Texas Venus’ looking glass (Triodanis texana) is endemic to Texas (meaning it’s found nowhere else but the Lone Star State), where its habitat is primarily restricted to savanna openings in deep sand soils in the central and southern post oak savanna (from Tyler southwest through Bryan/College Station to south of San Antonio). Plant lovers can observe Texas Venus’ looking glass at Bastrop, Lake Fairfield, Lake Somerville and Fort Boggy state parks and Gus Engeling Wildlife Management Area.

Venus’ looking glass is a taprooted annual that grows to heights of 6 to 30 inches. The leaves are up to one inch long, alternate, light green, hairy and heart-shaped with wavy or toothed margins, and they strongly clasp the stem. The stem and leaves contain a milky sap.

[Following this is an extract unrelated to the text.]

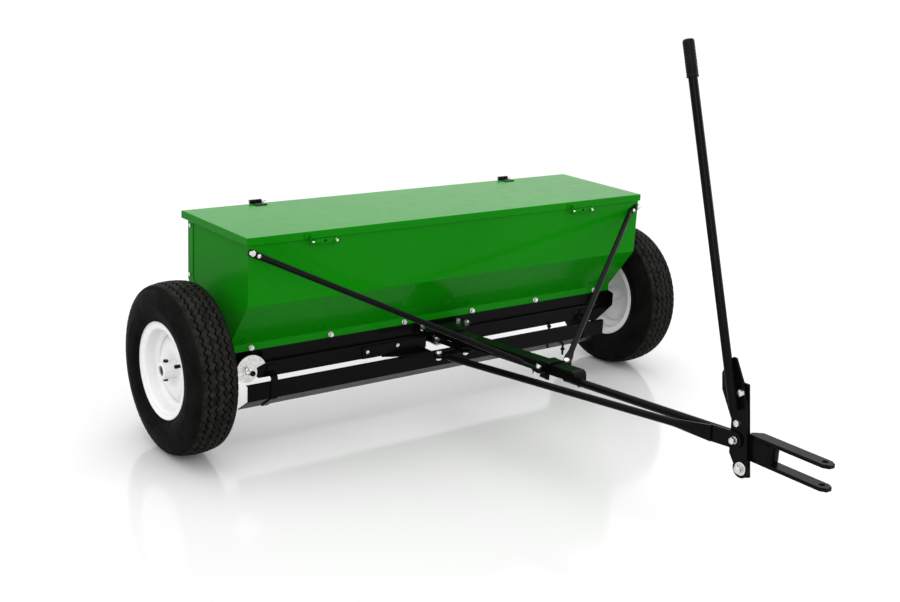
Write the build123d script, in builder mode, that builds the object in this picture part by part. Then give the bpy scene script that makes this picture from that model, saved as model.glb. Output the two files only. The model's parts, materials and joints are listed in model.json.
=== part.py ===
"""Tow-behind drop spreader: a hopper on two wheels, metered by a ground-driven rotor.

Millimetres, +Z up. Lengths are worked out from the axle: x = 0 is the middle of the machine,
y = 0 is the axle line, z = 0 is the floor, and the tongue points towards -Y. Left and right are
as seen by somebody who looks at the front of the machine. save() hands each piece over with the
origin on the floor under the middle of the whole machine.
"""
from build123d import *
from math import asin, atan2, cos, degrees, hypot, radians, sin, tan
import os

os.makedirs("parts", exist_ok=True)

# ---------------------------------------------------------------- driving dimensions
TRACK = 1425.0            # between the two wheels' centre planes
TYRE_R = 207.0            # 4.80/4.00-8 tyre
TYRE_W = 118.0
RIM_R = 117.0             # outside of the rim's flanges
RIM_W = 95.0              # over the rim's two flanges
HUB_R, HUB_REACH = 21.0, 49.5
AXLE_R = 12.7             # 1 in shaft
FIT = 0.05                # radial clearance of a running fit

HALF_W = 619.0            # hopper's half width over its sheets
SHEET = 2.0
FRONT_Y, REAR_Y = -153.0, 142.0
RIM_Z, BEND_Z, SLOPE_END_Z, LIP_Z = 540.0, 381.0, 263.0, 244.8
LIP_Y = 66.0              # the slopes end this far in front of and behind the axle
END_PLATE = 2.5

LID_X, LID_FRONT, LID_REAR, LID_TOP = 624.0, -156.0, 167.0, 545.0
LID_SHEET, LID_SKIRT = 1.5, 18.0
HINGE_Y, HINGE_Z = 172.0, 549.0
HINGE_XS = (-418.0, 392.0)

PAN_SHEET, PAN_FLOOR_Z, PAN_FLOOR_Y, PAN_KNEE_Z = 2.5, 182.0, 38.0, 206.0
PORTS, PORT_PITCH, PORT_R = 12, 100.0, 10.0
GATE_T, GATE_HALF_W, GATE_TOP_Z = 3.0, 25.0, 181.5

BOARD_X, BOARD_Y, BOARD_TOP_Z, BOARD_BEND_Z = 583.0, -94.0, 166.5, 125.5
BOARD_TAIL_Y, BOARD_TAIL_Z = -47.0, 92.0

TONGUE_SLOPE = 3.9        # degrees, rising towards the front
TONGUE_REF_Y, TONGUE_REF_Z = -460.0, 254.0      # a point on top of the channel
CHANNEL_W, CHANNEL_H, CHANNEL_T = 38.0, 25.0, 3.0
CHANNEL_REAR_Y, CHANNEL_NOSE_Y = -78.0, -613.0
TUBE_R, TUBE_WALL, TUBE_DROP = 9.5, 2.5, 27.0

FORK_W, FORK_T, FORK_REAR_Y, FORK_TIP_Y = 30.0, 8.0, -1124.0, -1318.0
FORK_LOW_Z, FORK_HIGH_Z = 234.0, 282.0          # undersides of the two bars
HITCH_PIN_Y, HITCH_R = -1300.0, 6.5

LEVER_X = -24.0           # inner face of the lever plate
LEVER_PIVOT = (-1123.0, 216.0)                  # (y, z)
ROD_PIVOT = (-1103.0, 272.0)
LEVER_SWING = 25.0
HANDLE_FOOT, HANDLE_TOP = (-1098.0, 335.0), (-877.0, 1052.0)
HANDLE_X, HANDLE_R = -38.2, 9.5

CRANK_X, CRANK_Y, CRANK_Z, CRANK_T = 6.0, -178.0, 188.0, 4.0
ROD_ARM, GATE_ARM = 96.0, 108.0
CAM_X, CAM_Z, CAM_MIN_R, CAM_MAX_R = -573.0, 199.0, 19.5, 45.0

STRUT_BEND, STRUT_FOOT = (590.0, -155.8, 499.5), (47.0, -515.0, 250.0)
STRUT_R = 7.2
STRUT_BOLTS = ((613.0, 511.0, 4.0, 13.0), (596.0, 502.7, 3.0, 9.0))   # x, z, radius, across flats
LIP_BOLT_PITCH = 224.0
LIP_BOLT_Z = 252.0

# the rod moves this far back while the lever swings, and turns the crank by this angle
ROD_REACH = (ROD_PIVOT[0] - LEVER_PIVOT[0], ROD_PIVOT[1] - LEVER_PIVOT[1])
ROD_TRAVEL = (ROD_REACH[0] * (cos(radians(LEVER_SWING)) - 1) + ROD_REACH[1] * sin(radians(LEVER_SWING)))
CRANK_SWING = 2 * degrees(asin(ROD_TRAVEL / 2 / ROD_ARM))
half_swing = radians(CRANK_SWING / 2)
ROD_PIN = (CRANK_X - ROD_ARM * cos(half_swing), CRANK_Y - ROD_ARM * sin(half_swing))
GATE_PIN = (CRANK_X - GATE_ARM * sin(half_swing), CRANK_Y + GATE_ARM * cos(half_swing))
GATE_TRAVEL = 2 * GATE_ARM * sin(half_swing)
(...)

Flowers are solitary, with five petals and five sepals (leaflike parts), and range in color from blue or violet to white. The flowers on the lower stem are self-pollinated and never open, resembling little telescopes searching out the skies above. Flowers on the upper stem are wide-open and star-shaped. The flowers are tucked away in the axis of roundish, clasping, leaf-like bracts. Fruit is an elongated linear seed pod that releases many tiny, windblown seeds.

Invertebrate wildlife such as carpenter bees, green metallic bees and plasterer bees frequently visit the flowers. The plasterer bee is a specialist pollinator of Venus’ looking glass. Other insect visitors include small butterflies, bumblebees, skippers and flies. Some mammal herbivores consume this plant; however, it is not a significant food source.

When you are hiking about Texas’ landscapes this spring and early summer, look out for the telescope-appearing Venus’ looking glass flowers that are in search of pollinators and plant enthusiasts.